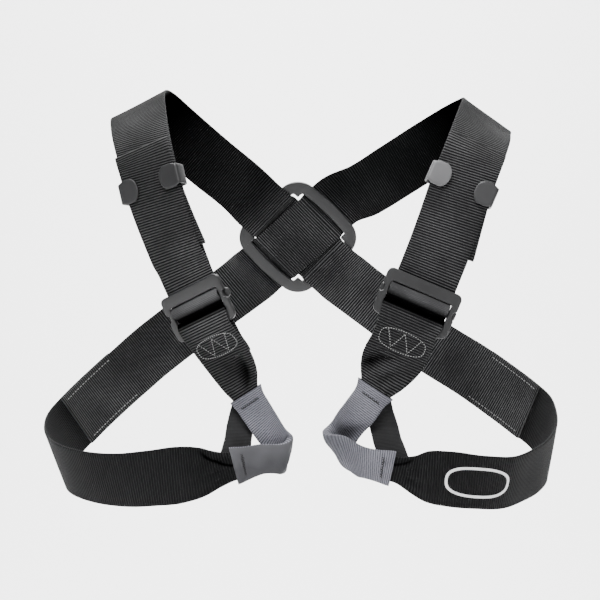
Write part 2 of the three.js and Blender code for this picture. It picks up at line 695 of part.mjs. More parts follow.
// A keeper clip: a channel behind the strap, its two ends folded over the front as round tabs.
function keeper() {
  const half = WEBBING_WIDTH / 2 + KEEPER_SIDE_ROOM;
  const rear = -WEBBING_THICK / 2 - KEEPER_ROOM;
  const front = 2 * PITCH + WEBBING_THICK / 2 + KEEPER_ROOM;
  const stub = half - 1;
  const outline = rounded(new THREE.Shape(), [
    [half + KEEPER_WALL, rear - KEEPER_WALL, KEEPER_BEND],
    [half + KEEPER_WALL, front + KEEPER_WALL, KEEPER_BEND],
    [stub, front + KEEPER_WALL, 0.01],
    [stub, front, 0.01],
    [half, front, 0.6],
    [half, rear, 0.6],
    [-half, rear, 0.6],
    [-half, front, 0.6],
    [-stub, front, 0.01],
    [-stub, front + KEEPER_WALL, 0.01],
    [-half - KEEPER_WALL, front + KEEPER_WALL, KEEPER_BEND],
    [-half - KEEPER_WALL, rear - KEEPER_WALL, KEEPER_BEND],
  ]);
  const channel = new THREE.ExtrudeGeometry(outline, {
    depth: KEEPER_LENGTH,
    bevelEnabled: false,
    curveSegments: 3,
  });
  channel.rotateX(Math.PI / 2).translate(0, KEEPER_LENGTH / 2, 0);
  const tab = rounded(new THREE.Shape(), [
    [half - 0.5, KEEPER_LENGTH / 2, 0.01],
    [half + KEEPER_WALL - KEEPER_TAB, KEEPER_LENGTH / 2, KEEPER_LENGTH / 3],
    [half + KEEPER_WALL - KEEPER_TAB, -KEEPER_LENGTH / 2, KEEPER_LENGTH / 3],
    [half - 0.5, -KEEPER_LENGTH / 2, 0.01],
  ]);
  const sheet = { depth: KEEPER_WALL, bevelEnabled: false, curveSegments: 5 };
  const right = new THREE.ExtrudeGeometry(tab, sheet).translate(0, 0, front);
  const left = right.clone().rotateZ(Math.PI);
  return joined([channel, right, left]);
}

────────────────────

Please output the entire listing exactly as it stands.

- Exercise result
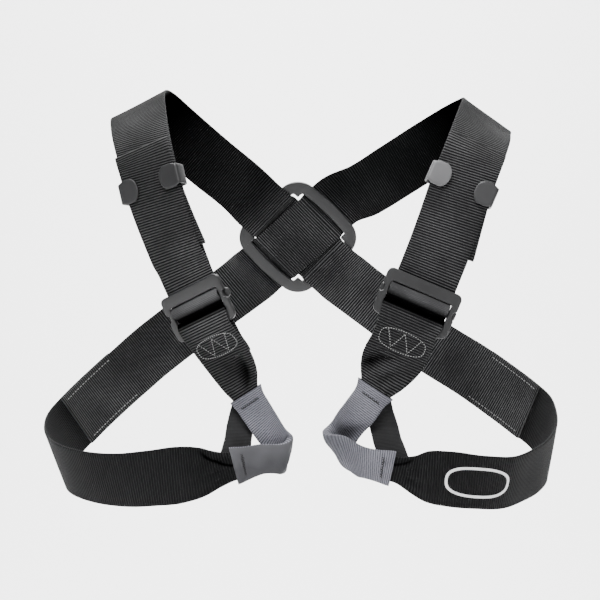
Write part 2 of the three.js and Blender code for this picture. It picks up at line 695 of part.mjs. More parts follow.
// A keeper clip: a channel behind the strap, its two ends folded over the front as round tabs.
function keeper() {
  const half = WEBBING_WIDTH / 2 + KEEPER_SIDE_ROOM;
  const rear = -WEBBING_THICK / 2 - KEEPER_ROOM;
  const front = 2 * PITCH + WEBBING_THICK / 2 + KEEPER_ROOM;
  const stub = half - 1;
  const outline = rounded(new THREE.Shape(), [
    [half + KEEPER_WALL, rear - KEEPER_WALL, KEEPER_BEND],
    [half + KEEPER_WALL, front + KEEPER_WALL, KEEPER_BEND],
    [stub, front + KEEPER_WALL, 0.01],
    [stub, front, 0.01],
    [half, front, 0.6],
    [half, rear, 0.6],
    [-half, rear, 0.6],
    [-half, front, 0.6],
    [-stub, front, 0.01],
    [-stub, front + KEEPER_WALL, 0.01],
    [-half - KEEPER_WALL, front + KEEPER_WALL, KEEPER_BEND],
    [-half - KEEPER_WALL, rear - KEEPER_WALL, KEEPER_BEND],
  ]);
  const channel = new THREE.ExtrudeGeometry(outline, {
    depth: KEEPER_LENGTH,
    bevelEnabled: false,
    curveSegments: 3,
  });
  channel.rotateX(Math.PI / 2).translate(0, KEEPER_LENGTH / 2, 0);
  const tab = rounded(new THREE.Shape(), [
    [half - 0.5, KEEPER_LENGTH / 2, 0.01],
    [half + KEEPER_WALL - KEEPER_TAB, KEEPER_LENGTH / 2, KEEPER_LENGTH / 3],
    [half + KEEPER_WALL - KEEPER_TAB, -KEEPER_LENGTH / 2, KEEPER_LENGTH / 3],
    [half - 0.5, -KEEPER_LENGTH / 2, 0.01],
  ]);
  const sheet = { depth: KEEPER_WALL, bevelEnabled: false, curveSegments: 5 };
  const right = new THREE.ExtrudeGeometry(tab, sheet).translate(0, 0, front);
  const left = right.clone().rotateZ(Math.PI);
  return joined([channel, right, left]);
}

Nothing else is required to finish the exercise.